• **Aim of the exercise**
Below are several entries. Transcribe exactly those lines that fall from the one with "Keep writing the" through the one with "Reconstruct the object", end lines included.

• **Extracted entries**
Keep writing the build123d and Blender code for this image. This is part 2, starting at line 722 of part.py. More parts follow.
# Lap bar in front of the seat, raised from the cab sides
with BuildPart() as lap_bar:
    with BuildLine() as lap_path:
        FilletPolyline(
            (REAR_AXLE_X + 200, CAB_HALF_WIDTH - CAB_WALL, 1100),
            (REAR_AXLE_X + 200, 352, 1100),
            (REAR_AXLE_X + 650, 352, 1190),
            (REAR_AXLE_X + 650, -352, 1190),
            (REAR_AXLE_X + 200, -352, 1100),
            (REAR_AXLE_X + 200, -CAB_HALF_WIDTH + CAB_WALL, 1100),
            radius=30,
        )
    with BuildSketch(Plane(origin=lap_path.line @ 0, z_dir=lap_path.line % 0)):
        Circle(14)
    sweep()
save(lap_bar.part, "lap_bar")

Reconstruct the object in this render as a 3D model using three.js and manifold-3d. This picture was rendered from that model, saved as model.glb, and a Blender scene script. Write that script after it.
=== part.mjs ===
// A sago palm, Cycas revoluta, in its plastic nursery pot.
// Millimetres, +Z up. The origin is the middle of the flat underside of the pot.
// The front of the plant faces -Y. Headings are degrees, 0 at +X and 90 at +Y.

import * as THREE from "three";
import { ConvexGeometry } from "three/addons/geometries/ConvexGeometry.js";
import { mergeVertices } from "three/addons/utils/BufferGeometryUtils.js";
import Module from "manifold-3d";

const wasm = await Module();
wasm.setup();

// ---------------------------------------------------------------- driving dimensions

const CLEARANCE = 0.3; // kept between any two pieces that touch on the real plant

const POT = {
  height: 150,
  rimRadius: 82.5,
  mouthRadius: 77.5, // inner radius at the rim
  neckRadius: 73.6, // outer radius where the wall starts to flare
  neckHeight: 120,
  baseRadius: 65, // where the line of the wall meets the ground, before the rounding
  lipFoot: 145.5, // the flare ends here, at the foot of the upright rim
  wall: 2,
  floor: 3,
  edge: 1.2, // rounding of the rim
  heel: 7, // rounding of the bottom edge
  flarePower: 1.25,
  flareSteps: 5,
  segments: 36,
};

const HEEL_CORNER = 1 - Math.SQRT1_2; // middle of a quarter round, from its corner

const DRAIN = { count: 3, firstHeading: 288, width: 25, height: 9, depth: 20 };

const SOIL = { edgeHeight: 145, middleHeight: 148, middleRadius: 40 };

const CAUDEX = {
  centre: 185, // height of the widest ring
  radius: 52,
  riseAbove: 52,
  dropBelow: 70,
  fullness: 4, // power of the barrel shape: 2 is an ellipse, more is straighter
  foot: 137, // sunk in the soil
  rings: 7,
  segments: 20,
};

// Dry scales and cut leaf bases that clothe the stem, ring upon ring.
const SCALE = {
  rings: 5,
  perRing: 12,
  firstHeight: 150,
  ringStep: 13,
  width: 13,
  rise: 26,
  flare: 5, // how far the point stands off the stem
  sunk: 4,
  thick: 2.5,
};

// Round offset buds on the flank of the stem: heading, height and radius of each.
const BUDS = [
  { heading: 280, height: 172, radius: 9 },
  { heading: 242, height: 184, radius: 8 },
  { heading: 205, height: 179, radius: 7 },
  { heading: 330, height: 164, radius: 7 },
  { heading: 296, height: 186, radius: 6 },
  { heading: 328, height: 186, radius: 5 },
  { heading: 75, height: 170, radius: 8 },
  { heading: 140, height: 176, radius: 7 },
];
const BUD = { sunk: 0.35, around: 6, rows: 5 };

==

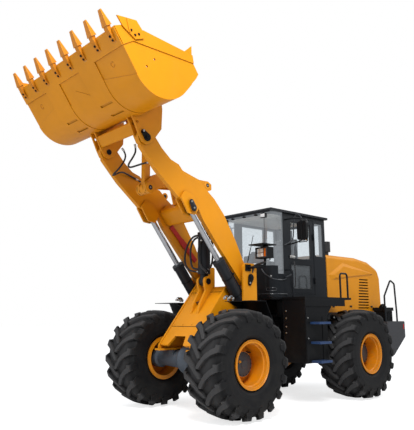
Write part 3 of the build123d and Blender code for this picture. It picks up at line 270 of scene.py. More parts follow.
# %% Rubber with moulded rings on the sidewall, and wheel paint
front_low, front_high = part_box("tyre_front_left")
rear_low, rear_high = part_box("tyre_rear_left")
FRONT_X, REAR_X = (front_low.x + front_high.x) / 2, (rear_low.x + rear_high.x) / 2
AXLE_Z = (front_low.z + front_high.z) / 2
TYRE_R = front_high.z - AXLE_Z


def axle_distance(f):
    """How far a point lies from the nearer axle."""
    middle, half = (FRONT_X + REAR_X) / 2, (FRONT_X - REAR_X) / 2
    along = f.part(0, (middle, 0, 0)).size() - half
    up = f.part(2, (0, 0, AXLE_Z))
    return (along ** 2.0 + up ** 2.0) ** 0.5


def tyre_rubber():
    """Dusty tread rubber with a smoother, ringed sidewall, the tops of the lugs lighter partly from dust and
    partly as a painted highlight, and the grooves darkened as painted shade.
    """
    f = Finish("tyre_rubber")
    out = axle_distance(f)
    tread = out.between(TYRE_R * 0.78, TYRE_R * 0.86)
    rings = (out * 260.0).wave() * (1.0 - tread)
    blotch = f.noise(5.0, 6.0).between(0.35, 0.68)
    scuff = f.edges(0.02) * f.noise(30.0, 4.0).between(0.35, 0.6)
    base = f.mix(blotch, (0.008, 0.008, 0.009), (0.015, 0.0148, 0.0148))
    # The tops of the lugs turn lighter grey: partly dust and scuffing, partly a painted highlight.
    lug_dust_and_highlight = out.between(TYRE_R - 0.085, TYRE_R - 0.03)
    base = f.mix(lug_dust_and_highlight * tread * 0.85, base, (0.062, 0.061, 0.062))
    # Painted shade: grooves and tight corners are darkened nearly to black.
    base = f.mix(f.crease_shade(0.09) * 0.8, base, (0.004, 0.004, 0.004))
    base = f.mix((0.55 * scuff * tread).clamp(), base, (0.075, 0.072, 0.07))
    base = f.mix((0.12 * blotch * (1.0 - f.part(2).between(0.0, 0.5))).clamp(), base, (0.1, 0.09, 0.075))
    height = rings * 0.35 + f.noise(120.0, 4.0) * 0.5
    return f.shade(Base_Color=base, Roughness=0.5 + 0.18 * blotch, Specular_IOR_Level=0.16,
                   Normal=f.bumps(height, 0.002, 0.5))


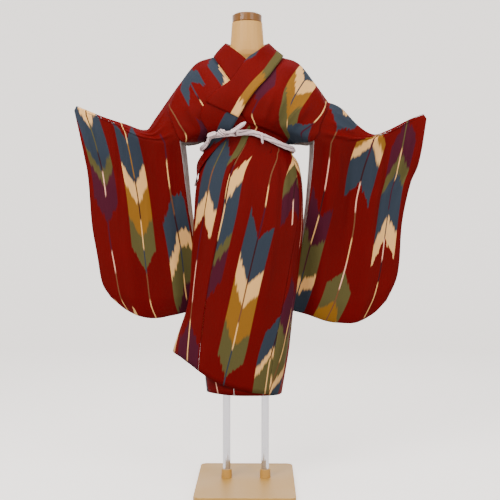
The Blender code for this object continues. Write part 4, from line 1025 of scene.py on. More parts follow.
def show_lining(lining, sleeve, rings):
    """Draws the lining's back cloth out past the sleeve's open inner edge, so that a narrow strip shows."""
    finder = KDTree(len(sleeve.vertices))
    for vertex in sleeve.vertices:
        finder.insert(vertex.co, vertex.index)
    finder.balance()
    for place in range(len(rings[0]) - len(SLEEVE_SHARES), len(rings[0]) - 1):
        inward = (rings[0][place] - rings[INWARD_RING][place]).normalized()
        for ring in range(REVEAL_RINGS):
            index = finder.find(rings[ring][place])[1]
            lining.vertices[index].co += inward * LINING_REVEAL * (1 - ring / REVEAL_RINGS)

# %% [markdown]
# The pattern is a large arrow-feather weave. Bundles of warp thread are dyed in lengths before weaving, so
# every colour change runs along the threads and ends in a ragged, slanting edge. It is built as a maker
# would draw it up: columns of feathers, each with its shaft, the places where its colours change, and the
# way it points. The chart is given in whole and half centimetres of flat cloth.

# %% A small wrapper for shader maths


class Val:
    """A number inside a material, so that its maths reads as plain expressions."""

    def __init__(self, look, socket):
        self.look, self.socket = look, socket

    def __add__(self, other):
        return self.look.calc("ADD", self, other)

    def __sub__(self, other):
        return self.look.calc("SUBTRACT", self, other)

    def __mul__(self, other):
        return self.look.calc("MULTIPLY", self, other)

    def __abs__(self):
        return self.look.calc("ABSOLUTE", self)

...

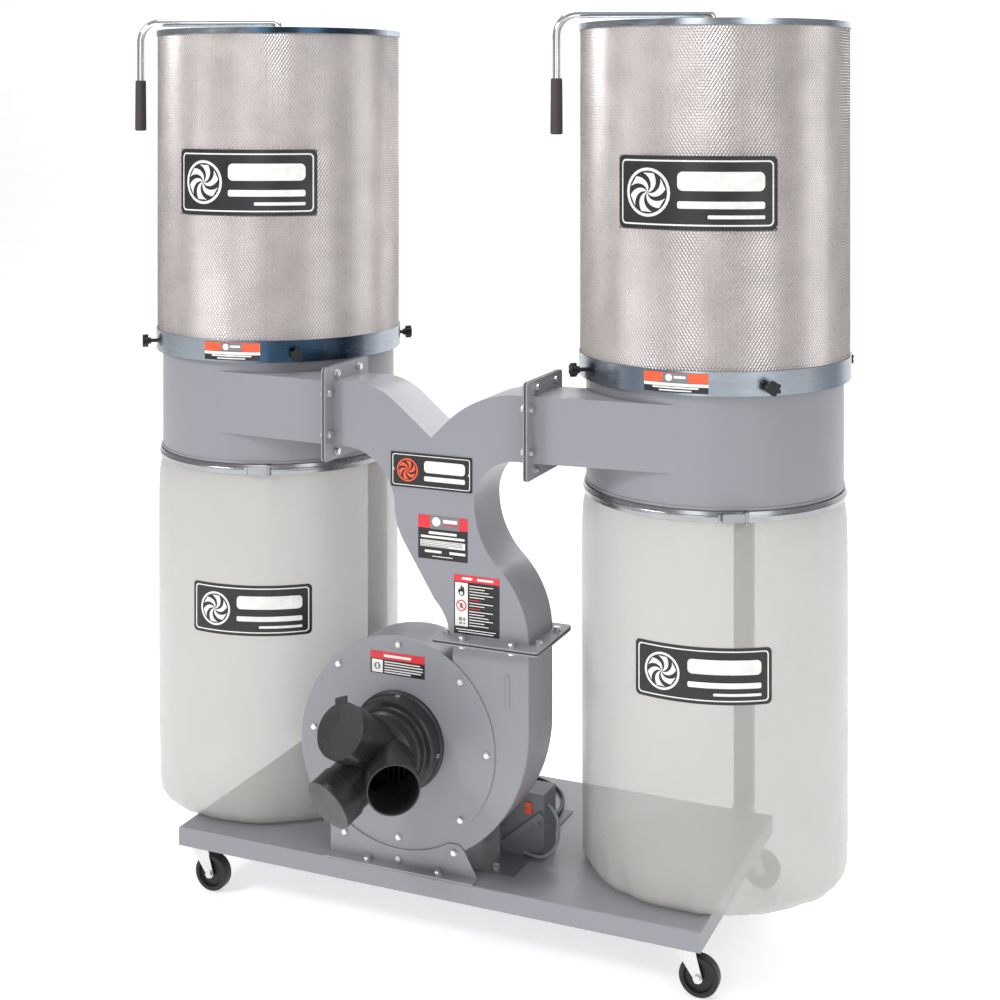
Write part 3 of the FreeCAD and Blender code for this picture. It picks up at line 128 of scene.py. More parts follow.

• **Response to this task**
Keep writing the build123d and Blender code for this image. This is part 2, starting at line 722 of part.py. More parts follow.
# Lap bar in front of the seat, raised from the cab sides
with BuildPart() as lap_bar:
    with BuildLine() as lap_path:
        FilletPolyline(
            (REAR_AXLE_X + 200, CAB_HALF_WIDTH - CAB_WALL, 1100),
            (REAR_AXLE_X + 200, 352, 1100),
            (REAR_AXLE_X + 650, 352, 1190),
            (REAR_AXLE_X + 650, -352, 1190),
            (REAR_AXLE_X + 200, -352, 1100),
            (REAR_AXLE_X + 200, -CAB_HALF_WIDTH + CAB_WALL, 1100),
            radius=30,
        )
    with BuildSketch(Plane(origin=lap_path.line @ 0, z_dir=lap_path.line % 0)):
        Circle(14)
    sweep()
save(lap_bar.part, "lap_bar")

Reconstruct the object in this render as a 3D model using three.js and manifold-3d. This picture was rendered from that model, saved as model.glb, and a Blender scene script. Write that script after it.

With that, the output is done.